Si el velorio puede interpretarse como una performance involuntaria, y si el comienzo de la pieza reproduce al detalle esa actuación en la que el performer se mezcla y se abraza con el “público”, en un ritual cuyas raíces pueden adivinarse, pero cuyos efectos serán siempre misteriosos, el final de la pieza y el saludo al actor (que ha hecho, ahora, una performance deliberada) vuelve (beckettianamente) al punto de partida, que es el de la pieza y el del velorio. “Gracias por venir”, nos dice Szuchmacher (no el personaje sino el actor), en un rizo o bucle que desdibuja los límites entre lo real y lo imaginario, y que pone al espectador, que sabe lo que de él se espera, en la situación incómoda de tener que cumplir un papel (y de asumir que, cuando estuvo en el velorio, también cumplió con un papel en un ritual para el que sólo podía ser un partiquino o un mero espectador de un dolor intransferible).

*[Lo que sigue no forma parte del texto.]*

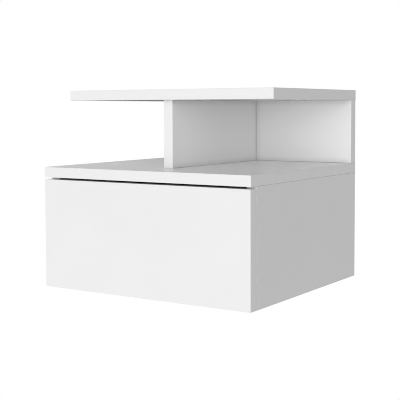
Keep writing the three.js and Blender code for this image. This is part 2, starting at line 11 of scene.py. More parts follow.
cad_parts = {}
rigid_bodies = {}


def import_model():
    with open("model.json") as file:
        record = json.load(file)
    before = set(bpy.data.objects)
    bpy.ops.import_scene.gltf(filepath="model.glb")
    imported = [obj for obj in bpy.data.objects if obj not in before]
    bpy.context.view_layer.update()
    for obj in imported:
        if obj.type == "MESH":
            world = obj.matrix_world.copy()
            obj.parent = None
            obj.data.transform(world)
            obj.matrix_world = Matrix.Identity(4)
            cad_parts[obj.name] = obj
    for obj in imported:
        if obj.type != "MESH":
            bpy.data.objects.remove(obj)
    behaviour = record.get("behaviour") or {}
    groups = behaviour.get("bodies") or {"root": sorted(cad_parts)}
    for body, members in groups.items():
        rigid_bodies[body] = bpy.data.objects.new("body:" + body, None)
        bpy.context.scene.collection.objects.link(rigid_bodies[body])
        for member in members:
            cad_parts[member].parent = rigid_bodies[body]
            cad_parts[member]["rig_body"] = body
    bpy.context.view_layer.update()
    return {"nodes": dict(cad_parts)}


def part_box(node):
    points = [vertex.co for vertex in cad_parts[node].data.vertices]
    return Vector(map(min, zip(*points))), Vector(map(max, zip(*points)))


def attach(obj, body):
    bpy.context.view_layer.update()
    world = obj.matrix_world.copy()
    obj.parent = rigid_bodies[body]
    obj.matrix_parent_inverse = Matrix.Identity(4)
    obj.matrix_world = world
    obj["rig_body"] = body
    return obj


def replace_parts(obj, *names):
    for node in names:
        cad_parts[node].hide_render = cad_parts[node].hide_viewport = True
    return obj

Se trata de la muerte y de la situación ante la muerte del amado: la desolación, la incomprensión, el abandono, la obligación de cumplir con la última promesa realizada. Lautaro Vilo, el autor del texto, ha elegido antes los tonos del grotesco que los de la tragedia para decir lo irreparable y el modo en que la falta de uno de los dos que hacían UNO nos arroja a la locura.
Pero se trata, también, de las instituciones de la muerte: la casa de sepelios, el cuartel de policía, el cementerio (en ese orden, en los tres pasos que organizan los acontecimientos del drama) y, por la vía de la cita presente en cada uno de los pasos, la guerra (esa gran maquinaria de la muerte). Escandinavia es la novela bélica (imaginaria) que el deudo leía al moribundo en su agonía, y de ella sería difícil saber qué importa más en la economía del texto de Lautaro Vilo: si la pincelada de blanco necesaria para que los trazos de humor negro en los que la pieza se regodea adquieran espléndido realce, o la imprecación que obsesiona al personaje: “ala, gilipollas”, que tanto puede estar destinada a los que fueron al velorio o a los que fueron al teatro. Tengo para mí que, al constituirse en la única utilería de la pieza, el libro Escandinavia que el personaje manosea sin clemencia se convierte en metáfora de la carne ahora inalcanzable, la presencia de una ausencia.
En todo caso, Escandinavia (la novela, la pieza teatral) sirve para subrayar el vínculo precario que unen “la vida y la obra”. Ya Alfonso Reyes había señalado, hace muchos años, que el procedimiento del texto consiste en “concretar en fórmulas finitas las relaciones humanas de reiteración indefinida”. Detrás de la obra (ésta o aquélla, y es eso lo que le interesa interrogar a Escandinavia), hay siempre una verdad general, pero no en el sentido histórico o testimonial.
Sabido es que Goethe se libró por el Werther del suicidio, al mismo tiempo que la Werther-Fieber lo propagó como epidemia entre sus lectores. Del mismo modo, Escandinavia representa para Szuchmacher el final del duelo (por la muerte de Daniel, la de su padre, la de su hermana, la de su madre) pero, pandemia artística mediante (el arte verdadero responde sólo a la lógica del contagio y a ninguna otra), sume a sus espectadores en situación de duelo.
Qué hacer con (a partir de) la muerte de quienes amamos (y que nunca dejaremos de amar, pese a la muerte) es la llama votiva que Vilo-Szuchmacher han encendido para nosotros.